### SUPPLIED ENTRIES

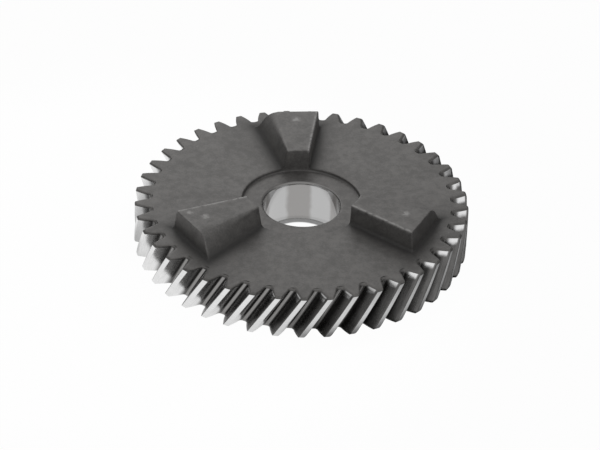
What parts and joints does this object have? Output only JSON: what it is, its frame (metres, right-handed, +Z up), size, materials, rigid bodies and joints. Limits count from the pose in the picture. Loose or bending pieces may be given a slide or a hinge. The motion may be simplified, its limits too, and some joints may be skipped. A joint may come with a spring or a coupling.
{
  "type": "helical gear",
  "caption": "Helical gear with a plain through bore, a shallow recess about it and raised driving lugs on its upper face.",
  "frame": {"origin": "middle of the bore at the lower, flat face", "axes": "+Z up the bore towards the lugs, +Y through the middle of one lug"},
  "size_m": [0.0518, 0.0518, 0.0108],
  "materials": {
    "gear_steel": "dark satin steel, rough as pressed on the faces, brighter on the tooth tips and in the bore"
  },
  "bodies": {
    "root": {"helical_gear": "gear_steel"}
  },
  "joints": []
}
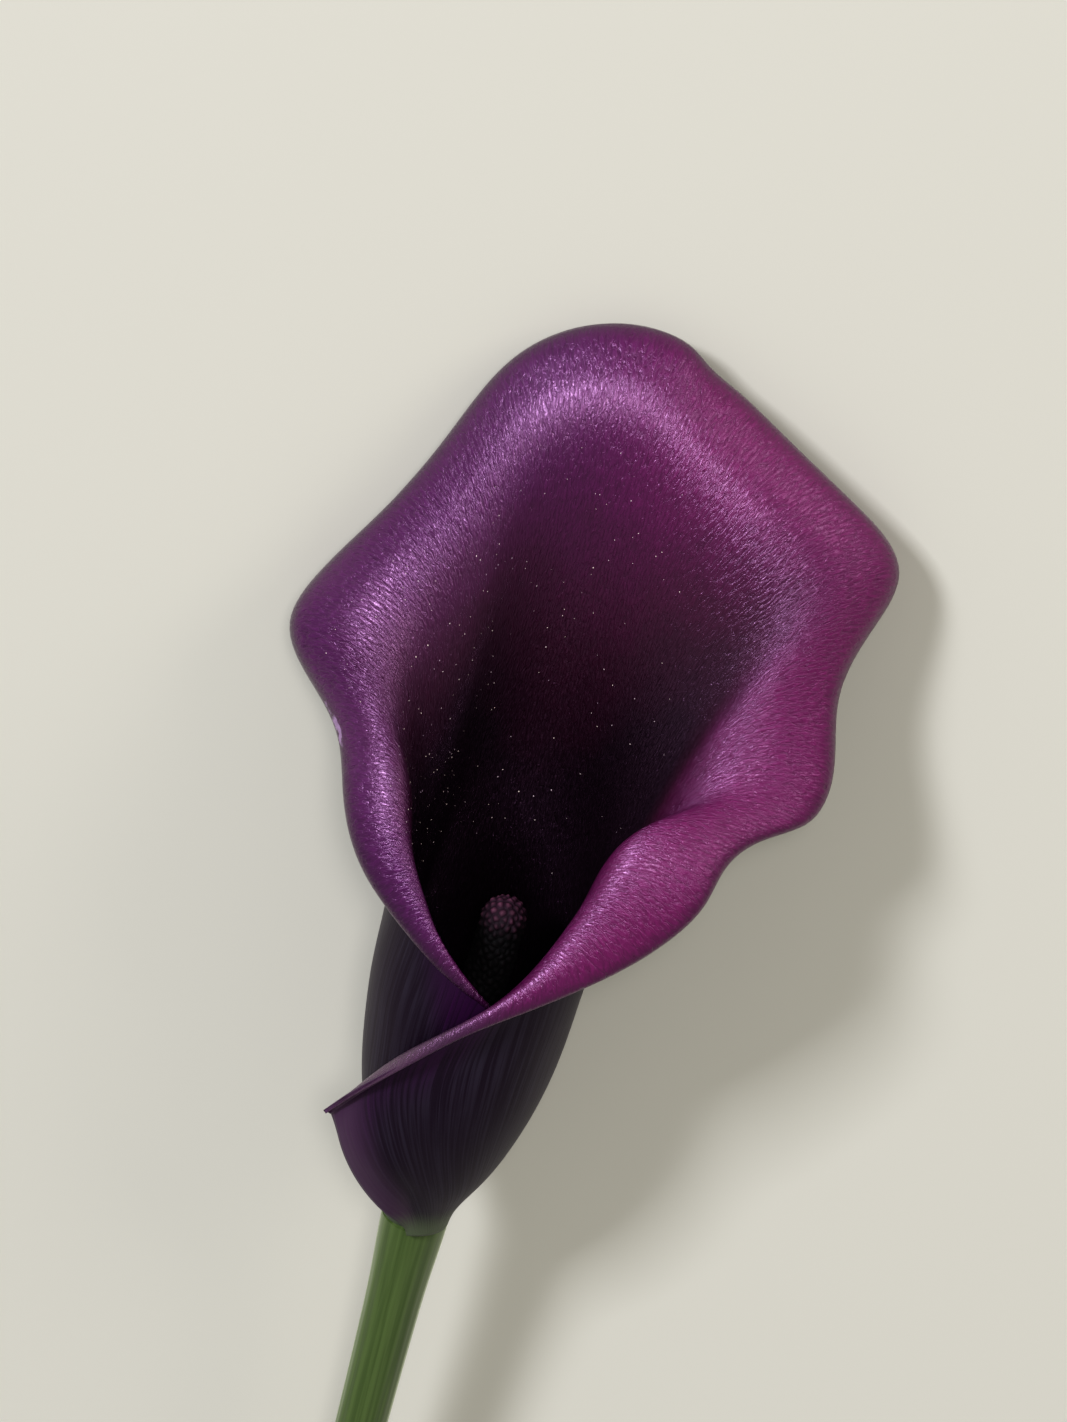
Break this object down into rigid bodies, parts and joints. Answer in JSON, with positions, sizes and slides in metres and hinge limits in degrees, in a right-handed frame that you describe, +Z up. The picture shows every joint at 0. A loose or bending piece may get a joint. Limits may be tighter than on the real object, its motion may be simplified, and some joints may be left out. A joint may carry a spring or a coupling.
{
  "type": "calla lily flower",
  "caption": "Cut calla lily with a dark purple rolled spathe, a spadix in its throat and a bare green stem, lying face up.",
  "frame": {"origin": "centre of the bounding box's bottom, on the surface that the flower lies on", "axes": "+Y along the flower from the cut end of the stem to the tip of the spathe, +Z up, out of the mouth"},
  "size_m": [0.0686, 0.3154, 0.0366],
  "materials": {
    "spathe": "satin plant skin, violet to near black",
    "spadix": "knobbly dark plum florets",
    "stem": "smooth green plant skin with fine ribs"
  },
  "bodies": {
    "root": {"spathe": "spathe", "spadix": "spadix", "stem": "stem"}
  },
  "joints": []
}
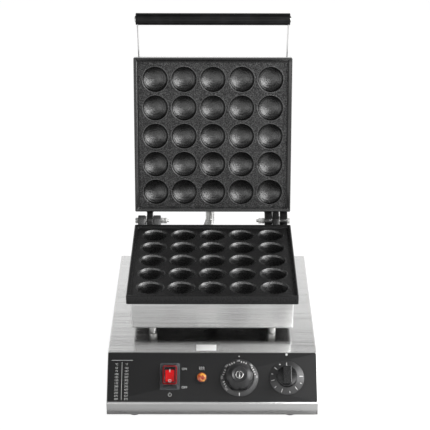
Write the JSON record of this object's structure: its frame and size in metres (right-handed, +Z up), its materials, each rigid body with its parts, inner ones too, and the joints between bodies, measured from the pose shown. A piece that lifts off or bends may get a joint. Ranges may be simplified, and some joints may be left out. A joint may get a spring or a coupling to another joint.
{
  "type": "poffertjes maker",
  "caption": "Electric poffertjes maker: two hinged dark cast plates with round hollows, a heated box and lid, and a steel base with a sloping control panel.",
  "frame": {"origin": "on the ground under the middle of the whole machine's box, with the lid open", "axes": "+X to the right as the user at the control panel sees it, +Y to the hinge at the back, +Z up"},
  "size_m": [0.331, 0.4978, 0.5322],
  "materials": {
    "brushed_sheet": "brushed stainless sheet",
    "bright_hardware": "bright turned and plated steel",
    "hose_steel": "ribbed flexible metal hose",
    "coated_casting": "dark non-stick coating on cast aluminium",
    "element_sheath": "heat-tinted tube",
    "ceramic_wool": "pressed ceramic wool",
    "sensor_copper": "drawn copper",
    "black_print": "satin black printed panel",
    "black_plastic": "moulded black plastic",
    "red_plastic": "glossy red rocker",
    "clear_rubber": "clear flexible splash cover",
    "amber_lens": "translucent amber lens",
    "foot_rubber": "moulded black rubber"
  },
  "bodies": {
    "base": {"base_housing": "brushed_sheet", "bottom_cover": "brushed_sheet", "lower_box": "brushed_sheet", "lower_element_clamp": "brushed_sheet", "post_front_left": "bright_hardware", "post_front_right": "bright_hardware", "post_back_left": "bright_hardware", "post_back_right": "bright_hardware", "post_bolt_front_left": "bright_hardware", "post_bolt_front_right": "bright_hardware", "post_bolt_back_left": "bright_hardware", "post_bolt_back_right": "bright_hardware", "wire_tube": "bright_hardware", "hinge_pin_left": "bright_hardware", "hinge_nut_first_left": "bright_hardware", "hinge_nut_second_left": "bright_hardware", "conduit_gland_box": "bright_hardware", "lamp_body": "bright_hardware", "thermostat": "bright_hardware", "timer": "bright_hardware", "conduit": "hose_steel", "lower_plate": "coated_casting", "lower_heating_element": "element_sheath", "lower_insulation": "ceramic_wool", "thermostat_bulb": "sensor_copper", "control_panel": "black_print", "switch_body": "black_plastic", "cord_gland": "black_plastic", "switch_cover": "clear_rubber", "lamp_lens": "amber_lens", "foot_front_left": "foot_rubber", "foot_front_right": "foot_rubber", "foot_back_left": "foot_rubber", "foot_back_right": "foot_rubber"},
    "lid": {"upper_plate": "coated_casting", "upper_heating_element": "element_sheath", "upper_element_clamp": "brushed_sheet", "upper_insulation": "ceramic_wool", "upper_cover": "brushed_sheet", "cover_screw_front_left": "bright_hardware", "cover_screw_front_right": "bright_hardware", "cover_screw_back_left": "bright_hardware", "cover_screw_back_right": "bright_hardware", "handle_arm_left": "brushed_sheet", "handle_arm_right": "brushed_sheet", "grip": "black_plastic", "grip_rod": "bright_hardware", "grip_screw_left": "bright_hardware", "grip_screw_right": "bright_hardware", "arm_screw_front_left": "bright_hardware", "arm_screw_front_right": "bright_hardware", "arm_screw_rear_left": "bright_hardware", "arm_screw_rear_right": "bright_hardware", "conduit_gland_lid": "bright_hardware", "hinge_pin_right": "bright_hardware", "hinge_nut_first_right": "bright_hardware", "hinge_nut_second_right": "bright_hardware"},
    "thermostat_dial": {"thermostat_knob": "black_plastic"},
    "timer_dial": {"timer_knob": "black_plastic"},
    "rocker": {"switch_rocker": "red_plastic"}
  },
  "joints": [
    {"name": "lid_hinge", "type": "hinge", "parent": "base", "child": "lid", "pos_m": [0, 0.13494, 0.17034], "axis": [1, 0, 0], "range_deg": [0, 99.8], "deforming": ["conduit"]},
    {"name": "thermostat_turn", "type": "hinge", "parent": "base", "child": "thermostat_dial", "pos_m": [0.0425, -0.21989, 0.05991], "axis": [0, 0.7071, -0.7071], "range_deg": [0, 312]},
    {"name": "timer_turn", "type": "hinge", "parent": "base", "child": "timer_dial", "pos_m": [0.1173, -0.21989, 0.05991], "axis": [0, 0.7071, -0.7071], "range_deg": [0, 280]},
    {"name": "rocker_tilt", "type": "hinge", "parent": "base", "child": "rocker", "pos_m": [-0.0665, -0.2213, 0.06401], "axis": [1, 0, 0], "range_deg": [-18, 0]}
  ]
}
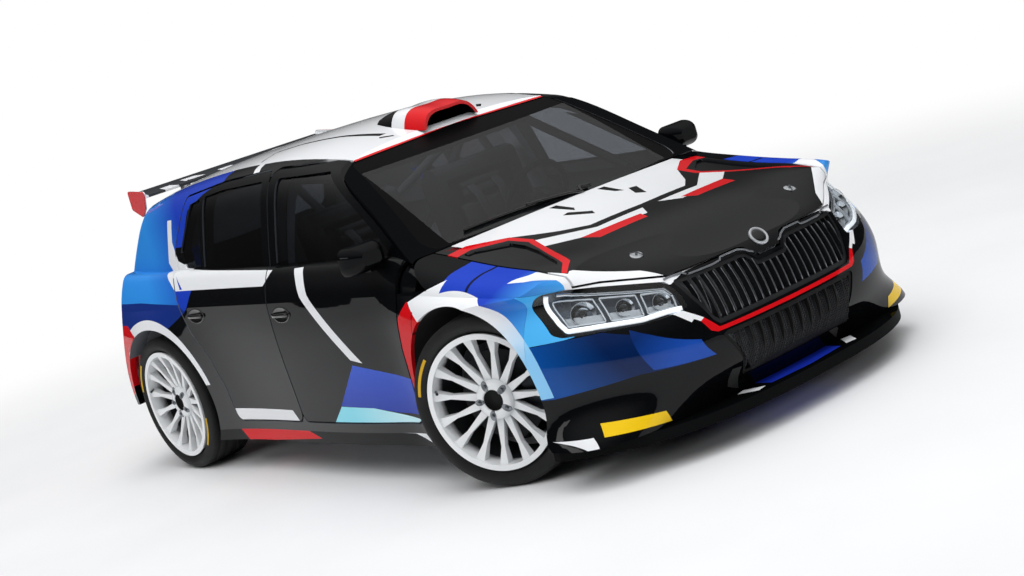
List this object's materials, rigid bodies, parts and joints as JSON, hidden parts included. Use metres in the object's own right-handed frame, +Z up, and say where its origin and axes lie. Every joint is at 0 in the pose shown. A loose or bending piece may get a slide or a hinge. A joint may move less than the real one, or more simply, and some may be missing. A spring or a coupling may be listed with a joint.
{
  "type": "five-door rally car",
  "caption": "Low five-door rally hatchback with flared arches, roof scoop, rear wing, opening doors, bonnet and tailgate, and steered wheels",
  "frame": {"origin": "on the ground at the middle of the overall length and width", "axes": "+X forwards, +Y to the car's left, +Z up"},
  "size_m": [3.9944, 1.9758, 1.3828],
  "materials": {
    "black_paint": "gloss black lacquer with stripes",
    "white_paint": "gloss white lacquer",
    "blue_paint": "gloss blue lacquer with white and red panels",
    "grey_paint": "satin dark grey paint",
    "cage_paint": "satin grey paint on steel tube",
    "black_plastic": "satin charcoal plastic and composite",
    "glass": "dark tinted glass",
    "lamp_glass": "clear lamp lens",
    "lamp_red": "red lamp lens",
    "rim": "white and silver lacquer",
    "tyre": "black rubber",
    "metal": "dark satin metal",
    "seat_fabric": "black woven seat cover"
  },
  "bodies": {
    "chassis": {"body_side_right": "black_paint", "body_side_left": "black_paint", "roof_panel": "white_paint", "windscreen": "glass", "floor_pan": "grey_paint", "cowl": "black_plastic", "front_wings": "blue_paint", "front_bumper": "black_paint", "front_liners": "black_plastic", "side_skirts": "black_plastic", "headlamps": "lamp_glass", "splitter": "black_plastic", "upper_grille": "black_plastic", "lower_grille": "black_plastic", "rear_bumper": "black_paint", "tail_lamps": "lamp_red", "roof_vent": "white_paint", "engine": "metal", "front_suspension": "metal", "rear_suspension": "metal", "driveshafts": "metal", "exhaust": "metal", "seats": "seat_fabric", "dashboard": "black_plastic", "steering_wheel": "cage_paint", "roll_cage": "cage_paint"},
    "bonnet": {"bonnet": "black_paint"},
    "tailgate": {"tailgate": "black_paint", "tailgate_glass": "glass", "rear_wing": "black_plastic"},
    "front_door_right": {"front_door_right": "black_paint", "front_door_glass_right": "glass", "mirror_right": "black_paint"},
    "rear_door_right": {"rear_door_right": "black_paint", "rear_door_glass_right": "glass"},
    "knuckle_right": {"knuckle_right": "metal"},
    "front_wheel_right": {"tyre_front_right": "tyre", "rim_front_right": "rim"},
    "rear_wheel_right": {"tyre_rear_right": "tyre", "rim_rear_right": "rim"},
    "front_door_left": {"front_door_left": "black_paint", "front_door_glass_left": "glass", "mirror_left": "black_paint"},
    "rear_door_left": {"rear_door_left": "black_paint", "rear_door_glass_left": "glass"},
    "knuckle_left": {"knuckle_left": "metal"},
    "front_wheel_left": {"tyre_front_left": "tyre", "rim_front_left": "rim"},
    "rear_wheel_left": {"tyre_rear_left": "tyre", "rim_rear_left": "rim"}
  },
  "joints": [
    {"name": "front_door_right_hinge", "type": "hinge", "parent": "chassis", "child": "front_door_right", "pos_m": [0.85992, -0.82905, 0.5], "axis": [0, 0, 1], "range_deg": [0, 65]},
    {"name": "rear_door_right_hinge", "type": "hinge", "parent": "chassis", "child": "rear_door_right", "pos_m": [-0.1308, -0.82905, 0.5], "axis": [0, 0, 1], "range_deg": [0, 65]},
    {"name": "front_door_left_hinge", "type": "hinge", "parent": "chassis", "child": "front_door_left", "pos_m": [0.85992, 0.82905, 0.5], "axis": [0, 0, -1], "range_deg": [0, 65]},
    {"name": "rear_door_left_hinge", "type": "hinge", "parent": "chassis", "child": "rear_door_left", "pos_m": [-0.1308, 0.82905, 0.5], "axis": [0, 0, -1], "range_deg": [0, 65]},
    {"name": "bonnet_hinge", "type": "hinge", "parent": "chassis", "child": "bonnet", "pos_m": [0.868, 0, 0.862], "axis": [0, -1, 0], "range_deg": [0, 60]},
    {"name": "tailgate_hinge", "type": "hinge", "parent": "chassis", "child": "tailgate", "pos_m": [-1.51367, 0, 1.292], "axis": [0, 1, 0], "range_deg": [0, 75]},
    {"name": "steer_right", "type": "hinge", "parent": "chassis", "child": "knuckle_right", "pos_m": [1.143, -0.7, 0.33], "axis": [0, 0, 1], "range_deg": [-52, 8]},
    {"name": "steer_left", "type": "hinge", "parent": "chassis", "child": "knuckle_left", "pos_m": [1.143, 0.7, 0.33], "axis": [0, 0, 1], "range_deg": [-52, 8]},
    {"name": "front_wheel_right_spin", "type": "hinge", "parent": "knuckle_right", "child": "front_wheel_right", "pos_m": [1.17013, -0.76615, 0.33], "axis": [-0.3795, 0.9252, 0], "continuous": true},
    {"name": "rear_wheel_right_spin", "type": "hinge", "parent": "chassis", "child": "rear_wheel_right", "pos_m": [-1.327, -0.7715, 0.33], "axis": [0, 1, 0], "continuous": true},
    {"name": "front_wheel_left_spin", "type": "hinge", "parent": "knuckle_left", "child": "front_wheel_left", "pos_m": [1.11587, 0.76615, 0.33], "axis": [-0.3795, 0.9252, 0], "continuous": true},
    {"name": "rear_wheel_left_spin", "type": "hinge", "parent": "chassis", "child": "rear_wheel_left", "pos_m": [-1.327, 0.7715, 0.33], "axis": [0, 1, 0], "continuous": true}
  ],
  "couplings": [
    {"joint": "steer_left", "follows": "steer_right", "ratio": 1}
  ]
}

######

### SET EXERCISE
State only the count of lines above that hold the string "this".

### FULL OUTPUT
4